Assessment of methods for studying the dissolution of phosphate fertilizers of differing solubility in soil

Relationships between plant response and rates of dissolution of ground (< 150µm) North Carolina phosphate rock (NCPR), NCPR 30% acidulated with phosphoric acid (NCPAPR) and monocalcium phosphate (MCP) were assessed in pot experiments. The three fertilizers were incubated for 1, 50 and 111 days, at the rates of 75, 150 and 750µg P g^–1 soil, using two soils with different P-retention capacity. After each period of incubation, four pots were set up from each treatment, and perennial ryegrass (Lolium perenne) was grown in a growth chamber for about six weeks to assess the agronomic effectiveness of the fertilizers. Results in dry matter yield and P uptake showed that immediately following application (1 day incubation), the MCP (solution) was supplying more P to plants than either the NCPR or the NCPAPR applied at the same rate. After 50 and 111 days of incubation, the NCPR and NCPAPR were just as effective in the lower P-retention Tekapo soil. The relative agronomic effectiveness (RAE) of the NCPR and NCPAPR compared with MCP was generally poorer in the higher P-retention Craigieburn soil than in the Tekapo soil shortly after application, but improved with time of incubation. Ryegrass responses to the application of the three fertilizers corresponded to the changing trends of exchangeable P in the soils, measured by the isotopic method.Regressions were made between plant P uptake and indices describing the intensity factor (water extractable P), quantity factor (Bray I P, Olsen P, 0.5M NaOH extractable P and isotopic exchangeable P) and the kinetic factor (F_in) of soil P supply to plants in the Tekapo soil. The percentage of variation in plant P uptake explained by individual indices was generally less than 80%, no matter which of the three single variable models, the Mitscherlich, the quadratic or the power function was fitted.
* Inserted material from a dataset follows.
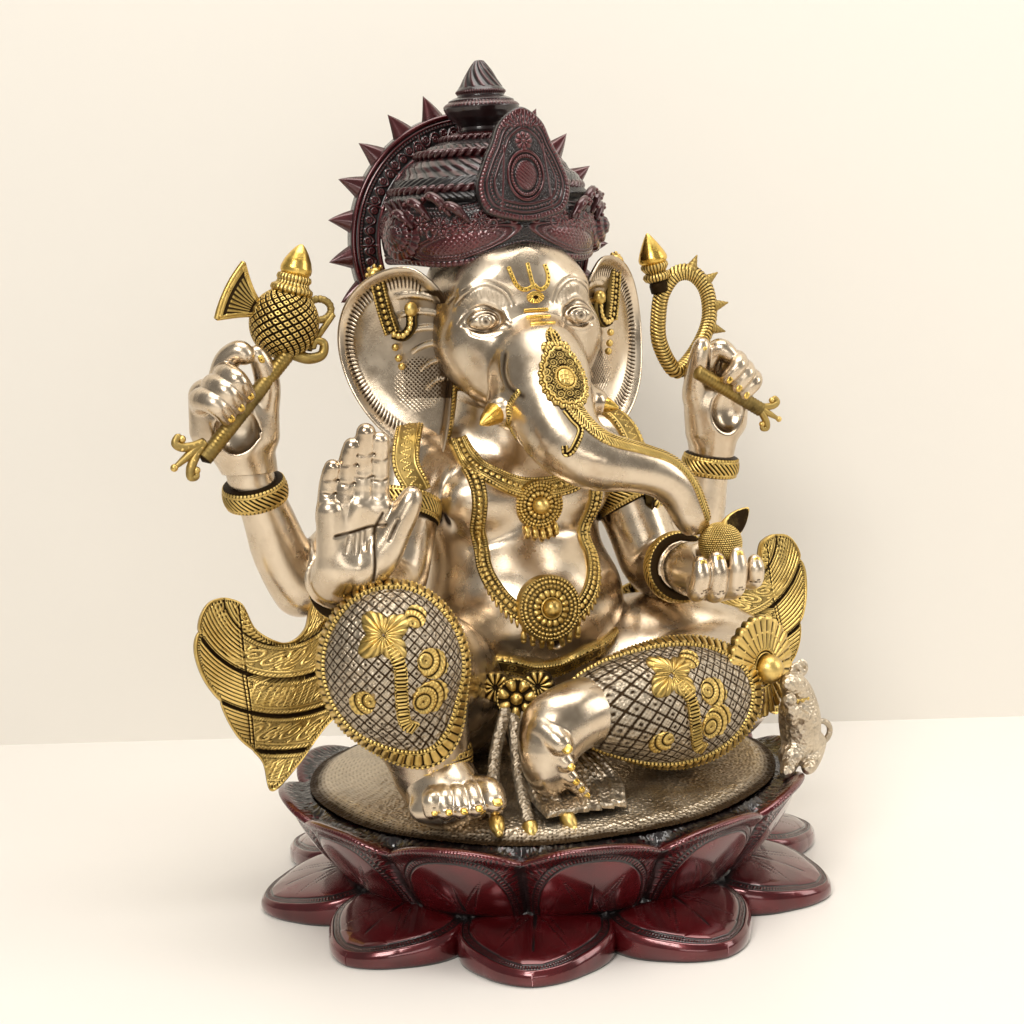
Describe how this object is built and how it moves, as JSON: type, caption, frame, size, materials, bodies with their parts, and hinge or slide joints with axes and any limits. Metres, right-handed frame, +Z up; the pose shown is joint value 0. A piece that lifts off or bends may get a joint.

However, more than 96% of the variation in plant P uptake in the Tekapo soil could be explained by the power function models involving two variables. The rate of P dissolution (F_in) determined by the isotopic dilution method was included in all the two variable models. The results suggest that assessment of soil P supply to plants should consider the kinetic factor in addition to the intensity and quantity factors, particularly where P fertilizers with differing solubility are applied.